まあ、それを問題視してもメディア企業にとっては「それも視聴者獲得のための戦略です」という、ただそれだけの理由であるのは分かっているから、とやかく問題視する意味はない。

ただその専門家が ― 日本あるいは海外で標準的な高等教育を受けた人物だと思われるが ― 事ごとに『これ自体は許されませんから・・・』とか『悪いことは悪いわけですから』、『被害者が批判されるのはどうかと…加害者はあちらですから』とか、他にも様々な言いようはあるが、こんな風な物言いをすることが多い。

それが、最近、小生にとっては耳障りなのだ、な。


大体、「悪い」とは何か?

時に「法的には問題はないのですけどネ……」と断りながら、「悪い」と断じたりする。法律が善悪を決めるのではないらしい。では一体、誰が、どのように「悪い」と決めるのかといえば、要するにその御仁ご自身なのである。あるいは「世間が悪いと言っている」という情況をハナから大前提に置いている。

実に、耳障りなのだ。


一般的な文化の違いとして、欧米流の思考は実にロジカルである。善悪という判断基準がある以上、善である部分集合と悪である部分集合との共通集合は"Φ"(=空集合)である。つまり、善である行為の集合と、悪である行為の集合とを併せれば、ありとあらゆるどんな行為も投網にかけるように倫理的判断ができる。かつ、善でもあり悪でもある行為は存在しない、共通部分は空集合である、こんな大前提を置いて議論するのが欧米流の明晰な議論というものだ。実にロジカルである。
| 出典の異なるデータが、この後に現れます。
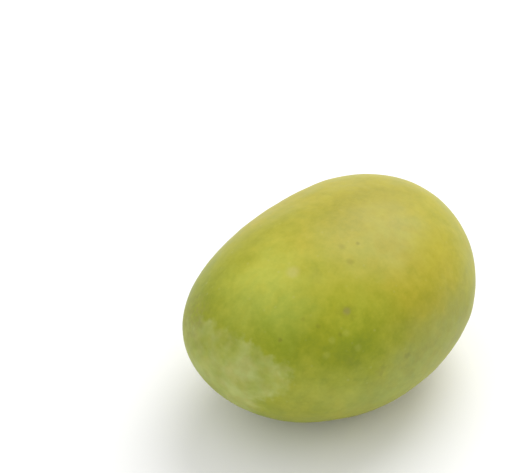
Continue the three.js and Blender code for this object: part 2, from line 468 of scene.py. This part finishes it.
# The stalk end: sap that ran from the stalk and dripped, and the cork ring with its cracks
SAP_RUN = [(0.995, 62), (0.991, 82), (0.985, 98)]
SAP_RUN_RADIUS = 2.6 * MM
SAP_DROP = [(0.960, 111)]
SAP_DROP_RADIUS = 2.1 * MM
THICK_SAP_END = 8.0 * MM
THICK_SAP_FULL = 3.0 * MM
CORK_END = 5.8 * MM
CORK_FULL = 4.0 * MM
CRACKS_ROUND = 2.6         # how fast the cracks follow each other round the ring
CRACKS_OUTWARDS = 0.15 / MM      # and how fast they change outwards, which is slower
from_foot = peel.vector("SUBTRACT", torn, tuple(stalk_foot))
foot_distance = peel.distance(torn, tuple(stalk_foot))
stain = peel.larger(peel.spots(ragged, SAP_RUN, SAP_RUN_RADIUS),
                    peel.spots(ragged, SAP_DROP, SAP_DROP_RADIUS))
uneven = peel.drifts(2.8 * MM, 3, 0.25, 0.75)
colour = peel.blend(stain * (0.35 + 0.40 * uneven), colour, SAP_STAIN)
sideways = peel.vector("NORMALIZE", peel.vector("MULTIPLY", from_foot, (0, 1, 1)))
cracks_place = peel.vector("ADD", peel.scaled(sideways, CRACKS_ROUND),
                           peel.scaled(from_foot, CRACKS_OUTWARDS))
cracks = peel.drifts(1, 3, 0.38, 0.56, cracks_place)      # size 1: the place is already scaled
cork = peel.smooth(foot_distance, CORK_END, CORK_FULL) * (0.75 + 0.8 * grain)
colour = peel.blend(cork, colour, peel.blend(cracks, CORK_CRACK, CORK))
thick_sap = stain * peel.smooth(foot_distance, THICK_SAP_END, THICK_SAP_FULL) * uneven
colour = peel.blend(0.75 * thick_sap, colour, SAP_DARK)

# Brown scratches in a chafed patch of the belly. Each row is one scratch, as patch takes it.
SCRATCHES = [(0.10, 22, 1.7, 0.5), (0.135, 23.5, 0.8, 0.7), (0.162, 25.5, 1.6, 0.5), (0.20, 26, 0.7, 0.7)]
scratched = 0.0
for along, degrees, half_length, half_height in SCRATCHES:
    scratched = peel.larger(patch(frayed, along, degrees, half_length, half_height, 1.1), scratched)
scratched = scratched * peel.drifts(0.9 * MM, 3, 0.30, 0.60)
chafed = patch(ragged, 0.150, 24.5, 5.5, 1.6, 1.4) * peel.drifts(1.6 * MM, 3, 0.35, 0.70)
colour = peel.blend(0.75 * scratched + 0.22 * chafed, colour, SCRATCH)

relief_height = 0.8 * grain + 0.8 * pore + 0.2 * fine_mottle + cork * (1.0 + 2.0 * cracks)
peel.feed_shader({
    "Base Color": colour,
    "Roughness": 0.44 + 0.5 * wax_and_painted_sheen + 0.12 * mottle + 0.3 * cork + 0.2 * russet,
    "Normal": peel.bump(relief_height, 0.35, 0.06 * MM)})
fruit.data.materials.append(peel.material)
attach(fruit, "root")
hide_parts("fruit")

# The stub of the stalk: the woody stem that carried the fruit, broken off short when it was picked and
# dried since. It has bark round its side, torn fibres on its end and a sunken pith in the middle, and
# it stands in its socket.

STUB_RADIUS = 2.4 * MM
STUB_HEIGHT = 2.3 * MM
STUB_ROOT = -1.9 * MM
STUB_FLARE = 0.35 * MM
FLARE_LEVEL = 0.85
FLARE_SPREAD = 0.22
KNOBBLINESS = 0.04
FURROWS = 13
FURROW_SWAY = 2.2
FURROW_SLANT = 1.5
FURROW_WIDTH = 0.6
BARK_DEPTH = 0.09 * MM
TEAR_HEIGHT = 0.5 * MM
RIM_START = 0.93
SPLINTERS = [(0.5 * MM, 0.18 * MM), (0.25 * MM, 0.09 * MM)]
PITH_DEPTH = 0.7 * MM
PITH_EDGE = 0.15
PITH_SLOPE = 0.5
SIDE_RINGS = 60
END_RINGS = 50
END_REACH = 0.985          # how near the rings of the end come to its middle
STUB_STEPS = 180


def stub_point(share, around):
    """A point of the stub. share runs from 0 at the root up the side to 1 at the rim, and in over the
    torn end to 2 at its middle. The radius is even, with a flare under the rim, slow lobes and narrow
    furrows of bark; the end rises and falls in slow tears and fast splinters, and sinks to the pith."""
    side = np.minimum(share, 1) + 0 * around
    inward = np.clip(share - 1, 0, 1) + 0 * around
    above = STUB_ROOT + side * (STUB_HEIGHT - STUB_ROOT)
    exposed = np.clip(above / STUB_HEIGHT, 0, 1)
    lobes = KNOBBLINESS * (np.sin(2 * around + 1) + np.sin(5 * around + 2))
    furrow_turn = FURROWS * around + FURROW_SWAY * np.sin(2 * around) + FURROW_SLANT * side
    furrows = np.abs(np.sin(furrow_turn)) ** FURROW_WIDTH
    flare = STUB_FLARE * np.exp(-((exposed - FLARE_LEVEL) / FLARE_SPREAD) ** 2)
    radius = (STUB_RADIUS + flare) * (1 + lobes * exposed) - BARK_DEPTH * (1 - furrows) * exposed
    reach = radius * (1 - inward)
    tear = TEAR_HEIGHT * (0.6 * np.sin(3 * around + 0.5) + 0.4 * np.sin(5 * around)) * (1 - inward)
    spread = np.stack([reach * np.cos(around), reach * np.sin(around), 0 * reach], axis=-1)
    splinters = sum(lumps(spread, size, swell, seed) for seed, (size, swell) in enumerate(SPLINTERS, 5))
    at_rim = np.clip((share - RIM_START) / (1 - RIM_START), 0, 1)
    dish = np.clip((inward - PITH_EDGE) / PITH_SLOPE, 0, 1)
    sunk = PITH_DEPTH * dish ** 2 * (3 - 2 * dish)
    level = above + exposed * tear + at_rim * splinters - sunk
    return np.stack([level, reach * np.cos(around), reach * np.sin(around)], axis=-1)


shares = np.concatenate([np.linspace(0, 1, SIDE_RINGS), 1 + np.linspace(0, END_REACH, END_RINGS + 1)[1:]])
stub_arounds = 2 * np.pi * np.arange(STUB_STEPS)[None, :] / STUB_STEPS
stub_rows = stub_point(shares[:, None], stub_arounds)[::-1] + stalk_foot
stub_middle = np.array((stub_rows[0, :, 0].mean(), stalk_foot[1], stalk_foot[2]))
stub_root = stalk_foot + np.array((STUB_ROOT, 0, 0))
stub = closed_piece("dry_stalk", stub_rows, stub_middle, stub_root)

BARK_DARK = (0.028, 0.016, 0.009)
BARK_LIGHT = (0.13, 0.085, 0.05)
FIBRE = (0.34, 0.25, 0.15)
wood = Finish("dry_stalk", {"IOR": 1.45})
lengthwise = wood.vector("MULTIPLY", wood.place, (0.35, 1, 1))      # streaks run along the stalk
streaks = wood.cloud(0.5 * MM, 4, place=lengthwise)
weathering = wood.cloud(1.3 * MM, 3)
rim_level = stalk_foot[0] + STUB_HEIGHT
torn_end = wood.smooth(wood.part(wood.place, "X"), rim_level - 0.9 * MM, rim_level + 0.2 * MM)
bark = wood.blend(wood.smooth(streaks + 0.4 * weathering, 0.50, 0.90), BARK_DARK, BARK_LIGHT)
fresh = torn_end * wood.smooth(streaks + 0.5 * weathering, 0.62, 0.95)
wood.feed_shader({
    "Base Color": wood.blend(0.8 * fresh, bark, FIBRE),
    "Roughness": 0.72 + 0.3 * weathering,
    "Normal": wood.bump(streaks, 0.8, 0.12 * MM)})
stub.data.materials.append(wood.material)
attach(stub, "root")
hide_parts("stalk_stub")

# The surface that the fruit lies on: a plain white sheet, matt, and so wide that its edges never show.

FLOOR_HALF = 3.0
floor_mesh = bpy.data.meshes.new("floor")
floor_mesh.from_pydata([(-FLOOR_HALF, -FLOOR_HALF, 0), (FLOOR_HALF, -FLOOR_HALF, 0),
                        (FLOOR_HALF, FLOOR_HALF, 0), (-FLOOR_HALF, FLOOR_HALF, 0)], [], [(0, 1, 2, 3)])
floor = bpy.data.objects.new("floor", floor_mesh)
bpy.context.scene.collection.objects.link(floor)
sheet = Finish("white_sheet", {"Base Color": (0.9, 0.9, 0.9), "Roughness": 0.9})
floor_mesh.materials.append(sheet.material)

# The camera, at the photograph's angle, with the fruit where the photograph has it.

IMAGE_WIDTH, IMAGE_HEIGHT = 520, 473
VIEW_AZIMUTH = math.radians(-46.92)
VIEW_ELEVATION = math.radians(38.05)
VIEW_DISTANCE = 0.65
PIXELS_PER_METRE = 2918    # at the fruit
FRUIT_PIXEL = (337.3, 297.5)      # where the middle of the fruit shows
SENSOR_WIDTH = 36
back = Vector((math.sin(VIEW_AZIMUTH) * math.cos(VIEW_ELEVATION),
               -math.cos(VIEW_AZIMUTH) * math.cos(VIEW_ELEVATION), math.sin(VIEW_ELEVATION)))
right = Vector((math.cos(VIEW_AZIMUTH), math.sin(VIEW_AZIMUTH), 0))
up = back.cross(right)
fruit_middle = Vector((0, 0, high[2] / 2))
aside = (FRUIT_PIXEL[0] - IMAGE_WIDTH / 2) / PIXELS_PER_METRE
below = (FRUIT_PIXEL[1] - IMAGE_HEIGHT / 2) / PIXELS_PER_METRE
camera_data = bpy.data.cameras.new("camera")
camera_data.sensor_width = SENSOR_WIDTH
camera_data.lens = SENSOR_WIDTH * PIXELS_PER_METRE * VIEW_DISTANCE / IMAGE_WIDTH
camera = bpy.data.objects.new("camera", camera_data)
camera.location = fruit_middle + back * VIEW_DISTANCE - right * aside + up * below
camera.rotation_mode = "QUATERNION"
camera.rotation_quaternion = back.to_track_quat("Z", "Y")
bpy.context.scene.collection.objects.link(camera)
bpy.context.scene.camera = camera

# The light: one wide soft lamp above and behind, and an even white surround.

SURROUND = 0.9
LAMP_DISTANCE = 1.2
LAMP_SIZE = 1.0
LAMP_WATTS = 9.0
LAMP_FROM = Vector((0.60, 0.19, 0.77)).normalized()
world = bpy.data.worlds.new("surround")
bpy.context.scene.world = world
world.use_nodes = True
world.node_tree.nodes["Background"].inputs["Color"].default_value = (1, 1, 1, 1)
world.node_tree.nodes["Background"].inputs["Strength"].default_value = SURROUND
lamp_data = bpy.data.lights.new("soft_lamp", "AREA")
lamp_data.shape = "DISK"
lamp_data.size = LAMP_SIZE
lamp_data.energy = LAMP_WATTS
lamp = bpy.data.objects.new("soft_lamp", lamp_data)
lamp.location = LAMP_FROM * LAMP_DISTANCE
lamp.rotation_mode = "QUATERNION"
lamp.rotation_quaternion = LAMP_FROM.to_track_quat("Z", "Y")
bpy.context.scene.collection.objects.link(lamp)
bpy.context.scene.view_settings.view_transform = "Standard"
そんな欧米流の思考を駆使して、かつそれが日本においても有効であると信じている御仁は、田山花袋の『重右衛門の最期』を読んでみるべきだ。

明暗不二、善悪一如

漱石が到達した晩年の心境は仏教でいう

善悪不二、邪正一如

であるのだが、それは人が善人を求めるその行為が自動的に悪人をつくっている。人間社会のそんな側面を指摘してもいるわけだ。とすれば、存在自体が悪である悪人は存在せず、社会がその人を悪人とするから悪人であるに過ぎない。人間社会はそんな「善人」と「悪人」を必ず作ってしまうのだ。こういう理屈になる。「悪人」とは何という哀れな存在であることか……、それが「業」というものだ、と考えるのが日本文化の底流を流れる仏教思想である。仏教思想は《もののあはれ》と《無常観》という日本的感性の基盤になっている。

自然の中に善悪はなく、人間がそういうラベルを付与する人為的結果が善悪という識別である。そして、その識別の仕方は時代を通して変化していく。いま「悪」だとされることも、10年後には「善」だと言われる可能性も大いにある。そんな頼りない議論が<善と悪>である。マア、こう書くと、欧米では到底レポートとして評価されないわ、な。

現実に西洋と東洋の文化は、コアの部分で相当に違う。これは日本人自身がよくわかっているはずだ。だから、欧米で主流の政策対応を日本に導入しても日本人はそれに心理的に抵抗して実行困難に陥ることがよくある。例えば、コロナ禍の中のロックダウン、成長政策としての競争促進、労働市場自由化、ソーシャル・セキュリティ・ナンバー(≒マイナンバーカード制度)等々、それから純粋な社会主義、欧米流の市民革命、中国流の易姓革命もあるか……ともかく欧米ではうまく行くが日本では消化不良になった政策は、これまでも数多く挙げられる。その原因を「日本政府の信頼性に問題があるのです」とお茶を濁す語り方が多いのだが、見当違いだ。政府の信頼性が原因ではないと思っている。そもそもが日本人は何かといえば「国が対応するべきです」とすぐ口にする。信じてもいない国に頼るはずがない。うまく行かない理由はそうではなく、欧米とは考え方が違う、日本人の思考の方式が欧米とは違う。だから欧米発の政策を全面的には選べないのである。小生はそう思っている。

やはり《和魂洋才》。日本人に馴染む政策のみを輸入して日本化して実行しているのが、歴史を通して日本がやってきた国内政治である。

とはいえ、日本の企業、メディア、官公庁、学校などオフィシャルな機関は、国際標準になっている欧米流のロジックで構築されている。テレビに出演するような人たちは、公的な規範に従うことを要請されているに違いない。が、現実の日本社会はまた違っている。これでは多くの日本人は政府やメディアのいう事に共感を感じるはずがない。感性や考え方が違うのだ。

こんな社会の《二重構造》は、日本にも韓国にも、あるいは中国にもインドにも、その社会の深部に残っているに違いない。